Though it did little to improve the game’s outcome, the seeds of that decision – a risky one – might have been planted back when the team was first formed. Though the soccer pitch may be a far cry from the boardroom, new research by Matthias Spitzmuller and a team of researchers in the United States confirms that a team’s inclination towards taking risks, which can affect its ability to succeed, is established in its earliest moments.

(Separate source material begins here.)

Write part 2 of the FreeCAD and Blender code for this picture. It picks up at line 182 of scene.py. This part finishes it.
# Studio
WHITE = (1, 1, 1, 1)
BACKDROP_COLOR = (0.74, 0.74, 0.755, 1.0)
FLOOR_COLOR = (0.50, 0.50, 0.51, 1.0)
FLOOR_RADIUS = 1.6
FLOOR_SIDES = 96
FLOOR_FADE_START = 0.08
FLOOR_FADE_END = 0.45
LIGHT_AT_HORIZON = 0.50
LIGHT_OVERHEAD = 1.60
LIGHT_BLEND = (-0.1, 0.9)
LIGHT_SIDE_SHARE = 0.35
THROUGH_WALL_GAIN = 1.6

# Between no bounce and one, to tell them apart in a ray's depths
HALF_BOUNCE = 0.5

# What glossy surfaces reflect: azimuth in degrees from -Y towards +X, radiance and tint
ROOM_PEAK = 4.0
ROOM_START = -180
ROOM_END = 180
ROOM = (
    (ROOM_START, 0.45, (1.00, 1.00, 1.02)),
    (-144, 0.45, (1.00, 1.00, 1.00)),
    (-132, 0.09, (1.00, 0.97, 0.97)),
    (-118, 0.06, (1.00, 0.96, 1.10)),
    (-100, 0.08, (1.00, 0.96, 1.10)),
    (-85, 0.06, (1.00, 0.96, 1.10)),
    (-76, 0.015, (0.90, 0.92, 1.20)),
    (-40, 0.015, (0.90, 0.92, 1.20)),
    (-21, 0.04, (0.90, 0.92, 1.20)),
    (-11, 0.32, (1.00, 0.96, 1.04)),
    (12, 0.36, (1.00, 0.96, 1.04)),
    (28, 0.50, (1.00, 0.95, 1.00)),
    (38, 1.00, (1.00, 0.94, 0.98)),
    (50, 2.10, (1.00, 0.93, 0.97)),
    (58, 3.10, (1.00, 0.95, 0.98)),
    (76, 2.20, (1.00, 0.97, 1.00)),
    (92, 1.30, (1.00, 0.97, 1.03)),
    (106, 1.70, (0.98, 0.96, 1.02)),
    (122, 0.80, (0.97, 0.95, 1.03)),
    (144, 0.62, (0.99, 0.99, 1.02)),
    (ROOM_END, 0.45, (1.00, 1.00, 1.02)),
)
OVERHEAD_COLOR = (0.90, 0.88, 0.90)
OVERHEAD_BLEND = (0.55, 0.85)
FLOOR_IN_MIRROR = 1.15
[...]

“If you’re confident in your own abilities, you’ll believe that you don’t have to take excessive risks,” says Spitzmuller, associate professor of organizational behaviour at Smith School of Business, as well an unabashed soccer fanatic. “But if you don’t have that confidence, then you believe that you have to be riskier to compensate for the lack of innate talent.”

Self-Fulfilling Prophecy

The research indicates that a team’s ultimate success is determined even before members are familiar with one another or with the team’s key task. The team’s “gain or loss context” is also established at the same time, affecting the inclination of team members to take risks down the road.

“The problem is that when you feel you’re operating in a loss context, you don’t just take slightly riskier decisions. You can easily become excessively risk-taking because you feel that you’re on the losing side,” says Spitzmuller. “As humans, we’ve been primed to avoid losses at all costs because that can oftentimes mean you’d be fighting for your life.”

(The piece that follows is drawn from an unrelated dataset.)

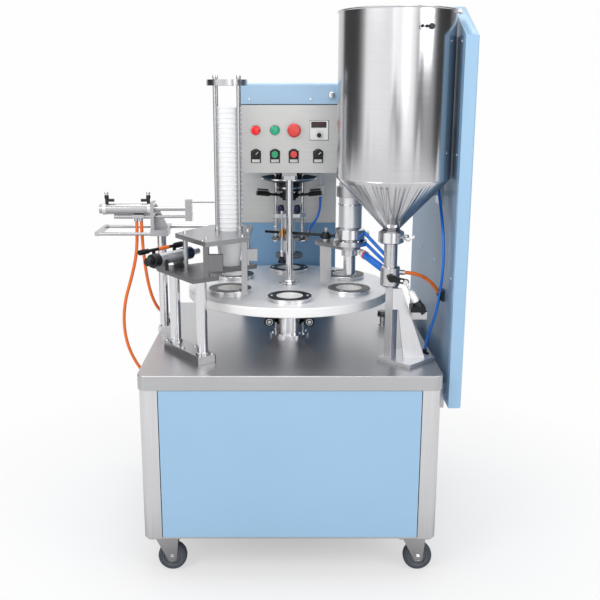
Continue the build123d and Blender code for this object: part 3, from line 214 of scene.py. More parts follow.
class NodeTree:
    """A tree of nodes, which grows through one method."""

    def __init__(self, tree: bpy.types.NodeTree) -> None:
        """Starts from an empty tree."""
        self.tree = tree
        self.tree.nodes.clear()

    def node(self, kind: str, settings: Optional[dict] = None,
             values: Union[dict, Sequence, None] = None) -> Made:
        """Adds one node.

        Args:
            kind: The node's type.
            settings: Its own settings, set first. A ramp's stops are pairs of place and colour.
            values: Numbers, colours or terms for its sockets, by name or in order.

        Returns:
            The node.
        """
        node = self.tree.nodes.new(kind)
        for key, value in (settings or {}).items():
            if key == "stops":
                self.set_stops(node.color_ramp, value)
            else:
                setattr(node, key, value)
        pairs = values.items() if isinstance(values, dict) else enumerate(values or [])
        for key, value in pairs:
            self.feed(node.inputs[key], value)
        return Made(self, node)

    def set_stops(self, ramp: bpy.types.ColorRamp, stops: Sequence[tuple]) -> None:
        """Sets the stops of a colour ramp."""
        while len(ramp.elements) < len(stops):
            ramp.elements.new(0.5)
        for element, (place, colour) in zip(ramp.elements, stops):
            element.position = place
            element.color = colour

    def feed(self, socket: bpy.types.NodeSocket, value: object) -> None:
        """Links a term to a socket, or sets a plain value on it."""
        if isinstance(value, Term):
            self.tree.links.new(value.socket, socket)
        else:
            socket.default_value = value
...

As Spitzmuller explains, if a team is going to thrive, it is critically important to establish strong group dynamics from the get-go – from helping members get comfortable with each other in those vulnerable first moments to making sure they know they have been brought together because they have the skills to tackle the task at hand.

“When you feel you’re operating in a loss context, you can easily become excessively risk-taking because you feel that you’re on the losing side”

“It’s about ensuring team members can see one another in a positive light, with a focus on the strengths that everyone brings to the table,” says Spitzmuller. “Also, after very early performance episodes, it’s important to spend some time reflecting not only on what didn’t go well but also what did go well, because through that you’ll help develop confidence.

In other words, whether or not a team succeeds at a task is something of a self-fulfilling prophecy: those teams that are set up to do well will take fewer harmful risks — and see greater achievement — than those that are not.

Setting a team up for failure by giving them tight deadlines, telling them the task is critical to the organization, or providing insufficient resources – in other words, situations that will create stress – without the positive baseline may prompt more risk-taking behaviour, ultimately resulting in a reduced chance of success.

20 Minutes to Success

To come to their conclusions, Spitzmuller and colleagues Dustin J. Sleesman, John R. Hollenbeck, and Maartje E. Schouten created a controlled environment for newly formed groups. They studied 540 students in 108 five-member teams working for three to four hours. Though the researchers did not expect to see highly innovative behaviour due to the constraints of the group task, they were curious about how each group would handle complex decision-making tasks and whether or not they achieved the outcome.

“The interesting part of this study,” says Spitzmuller, “is that those initial expectations [about whether a team would succeed] were formed after just 20 minutes of training, which shows that teams, very early on in their existence, have already developed an understanding of ‘how good we are at this’.

“You would hope that teams would be able to suspend their beliefs about one another and the team dynamics as a whole until they had enough concrete information to make a sound judgment, but the somewhat disappointing and counterintuitive reality is that teams jump to early conclusions on how well they’ll perform in the future. We find it intriguing that such self-fulfilling prophecies develop in just 20 minutes of teams working together with each other.”

That’s why it is important for teams, and those who manage them, to understand that initial performance expectations are strongly correlated to outcomes. The research indicates that leaders must communicate with confidence to set a positive tone and expectation of success within their teams, while also intervening when members offer pessimistic or self-defeating views on the group’s ability to achieve their outcome.

Be warned: the self-fulfilling prophecy goes both ways. “You might actually have a team that does have the talents and skills required to perform well. But if the initial perception is that ‘we don’t’, then the team might in the end fulfill that prophecy, not by behaving like a team that does have all the necessary skills, but by taking excessive risks, and then failing.”